OMELIA
30° Domenica B – 25.10.2015
- Marco 10,46-52
“Che
cosa vuoi che io faccia per te?”. Mi commuove
questa attenzione di Gesù. La sento rivolta a me, come al povero cieco di cui
non può ignorare il grido nonostante coloro che gli sono attorno vogliano
zittire questo infelice. “Cosa vuoi che io faccia per te?”.
Sempre
Gesù non tralascia le richieste di quanti gli sono attorno, necessità che vede
o che sente. Gesù non può tirare diritto, il suo cuore, cuore di compassione
glielo impedisce. Ancora prima, la sua amicizia, la sua delicatezza, la buona
educazione, diremmo noi. E così, domenica scorsa aveva mostrato la stessa
disponibilità ai due che avevano osato
un richiesta impertinente: “Cosa volete che io faccia per voi”. E
quelli, “vogliamo sedere uno alla tua destra e uno alla tua sinistra”.
Gesù è così buono che con lui possiamo osare domande infantili, richieste che
rasentano l’osceno, esigenze banali, ma anche domande profonde, necessità
legittime, come quella del povero
cieco. “Figlio di Davide, abbi pietà di me… Maestro che io veda di nuovo”.
Che
cosa c’è di più legittimo della richiesta di quest’uomo? Eppure Gesù ascolta
tutte le domande che gli vengono poste o gridate. Davvero questo Gesù che non è
mai infastidito dalla mia immaturità, quando le richieste sono infantili, o
disturbato dalla mia necessità di vita, dalla mia condizione di mendicate di
vita, mi fa bene. Com’è diverso dai suoi amici che s’indignano per le richieste
di due di loro, (come narrava il vangelo domenica scorsa), o che vogliono mettere
a tacere chi disturba!
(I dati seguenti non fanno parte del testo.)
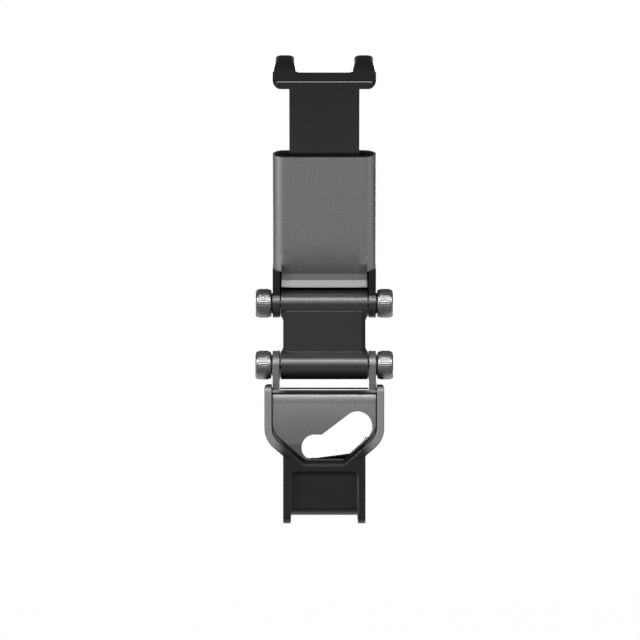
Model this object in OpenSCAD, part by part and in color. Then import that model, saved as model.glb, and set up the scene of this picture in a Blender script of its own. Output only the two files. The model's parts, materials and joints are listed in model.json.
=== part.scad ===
// Folding phone clamp for a game controller.
// A moulded cradle goes round the back of the controller, a link on two toothed thumb hinges
// stands on it, and a sprung clamp on the link grips a phone by its long edges.
// X runs along the hinge axes, +Y points at the user and +Z up. The origin is the middle of the
// seat pad's face, where the controller's back edge rests. All sizes are in millimetres.

/* [Cradle] */
// Gap between the yoke's lugs and the side ribs
rib_gap = 0.19; // [0.1:0.01:1]
// Height over the side ribs
cradle_h = 45.4; // [44:0.1:52]
// Height of the seat pad's middle above the ribs' lower edge
seat_h = 12; // [11:0.1:13]
// Width of the lower leg
leg_w = 26.7; // [24:0.1:28]
// Thickness of the upper side ribs, along X
rib_w = 2.4; // [1.6:0.1:2.4]
// Thickness of the leg's side ribs, along X
leg_rib_w = 2.5; // [1.5:0.1:3.5]
// Depth of the top web below the ribs
top_inset = 1.75; // [1:0.05:2.5]
// Depth of the bottom web above the ribs' lower edge
foot_inset = 2.55; // [1.5:0.05:3.5]
// Thickness of the top wall
top_wall = 3.5; // [3:0.1:5]
// Thickness of the bottom wall
floor_wall = 2.4; // [1.8:0.1:3]
// Reach of the top fork in front of the seat
fork_reach = 26; // [22:0.5:27]
// Fall of the top fork towards its tips
fork_drop = 1.6; // [0:0.1:3]
// Width of the notch round the controller's centre button
notch_w = 22; // [16:0.5:24]
// Where the notch starts in front of the seat
notch_start = 11.5; // [10:0.5:14]
// Reach of the bottom hook in front of the seat
hook_reach = 22; // [16:0.5:26]
// Height of the hook's lip above the floor
hook_lip = 2.6; // [1.5:0.1:4]
// Thickness of the leg's recessed panel
panel_t = 2.2; // [1.6:0.1:3]
// Depth of the leg's ribs behind the seat wall
leg_rib_d = 4.2; // [3.6:0.1:5]
// Depth of the upper ribs behind the seat wall
back_rib_d = 7.2; // [6.8:0.1:8]

/* [Cover plate] */
// Thickness of the plate
plate_t = 1.4; // [1:0.1:1.6]
// Depth of the plate below the ribs' faces
plate_inset = 0.4; // [0.2:0.1:0.8]
// Height of the crease above the ribs' lower edge
crease_h = 25.8; // [25:0.1:27]
// Height of the plate's lower edge above the ribs' lower edge
plate_foot_h = 20.6; // [20:0.1:21.5]
// Thickness of the black bar over the plate
bar_t = 1.05; // [0.8:0.05:1.4]
// Gap round the plate
plate_gap = 0.25; // [0.15:0.05:0.4]

/* [Window] */
// Radius of the pairing button's end of the window
button_r = 4.75; // [4:0.05:5]
// Distance of the pairing button from the rim
button_inset = 6.25; // [6:0.05:7]
// Height of the pairing button above the ribs' lower edge
button_h = 31.9; // [31:0.1:32.5]
// Radius of the charging port's end of the window
port_r = 4.2; // [3.6:0.1:4.4]
// Distance of the charging port's end from the rim
port_inset = 13.8; // [13:0.05:14.5]
// Height of the charging port above the ribs' lower edge
port_h = 24.9; // [24.4:0.1:25.2]

/* [Hinges] */
// Height of the lower hinge axis above the cradle's ribs
hinge_rise = 5.85; // [5.6:0.05:8]
// Distance of the lower hinge axis in front of the seat
hinge_y = 1; // [0:0.1:2.5]
// Distance between the two hinge axes
link_l = 20.8; // [20:0.1:26]
// Lean of the link away from the vertical, in degrees
link_lean = 18; // [0:1:36]
// Lean of the clamp towards the back, in degrees
clamp_lean = 18; // [0:1:36]
// Radius of the barrels and lugs
barrel_r = 4.65; // [4.2:0.05:4.65]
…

Questo atteggiamento può avvenire anche tra noi, gente
di chiesa, parte di quei suoi discepoli e molta folla che andava dietro
(ma non seguiva!) Gesù. “Taci, finiscila di rompere”. Salvo poi a farsi belli, “coraggio,
alzati, ti chiama”, quando Gesù
insegna a tutti la sua attenzione verso il povero.
“Cosa
vuoi che io faccia per te”, chiede a me in questo momento, in
questo incontro che qui si sta svolgendo, qui ai margini della strade
dell’esistenza, e nello stesso tempo nel cuore della vita, perché da qui può
pulsare quell’energia che ci fa buttare via il nostro mantello, cioè le difese,
le protezioni che ci siamo assicurati fin qui; ci fa saltare in piedi,
rialzarci dal nostro abbattimento o rassegnazione, che ci fa stendere la mano
verso Gesù. “Cosa vuoi che io faccia per te?”, è la domanda che mi
assilla da giorni. Cosa gli rispondo? So cosa rispondergli?.
Non
è mica facile, perché appena mi accingo a farlo non so più a cosa dare priorità: la salute, la pace, il
lavoro, la famiglia, la serenità… prima questo dopo l’altro, no, tutto… Insomma
se Gesù mi chiede “cosa vuoi che io faccia per te?”, va a finire che mi
perdo l’occasione e vado il tilt. Il cieco era ben consapevole della sua
condizione e necessità; io posso dire di esserlo altrettanto? E poi sono
disposto a gettare via il mantello, a rinunciare a ciò che mi dà protezione, a
rialzarmi dalla rassegnazione, a confidare in Lui?
“Maestro,
fa’ che io veda di nuovo!”. Ho pensato ad una trasposizione
di questa richiesta nella mia esistenza. “Maestro, che io veda te, che io mi
fidi di te, che io ti segua”. E Gesù: “la tua fiducia in me, la tua fede,
te ne dà la possibilità”. “Va’” , e quell’andare diventa un seguirlo
lungo la strada.
Gesù
che è in grado di sentire giusta compassione per quelli che sono ai
margini della strada, che si ferma ed ascolta il mio grido o lamento, Gesù che
chiede come può essere utile a me cieco e zoppo, non può che farmi
camminare per una strada diritta dietro a lui, con canti di gioia ( come
la promessa della prima lettura) senza più inciampare.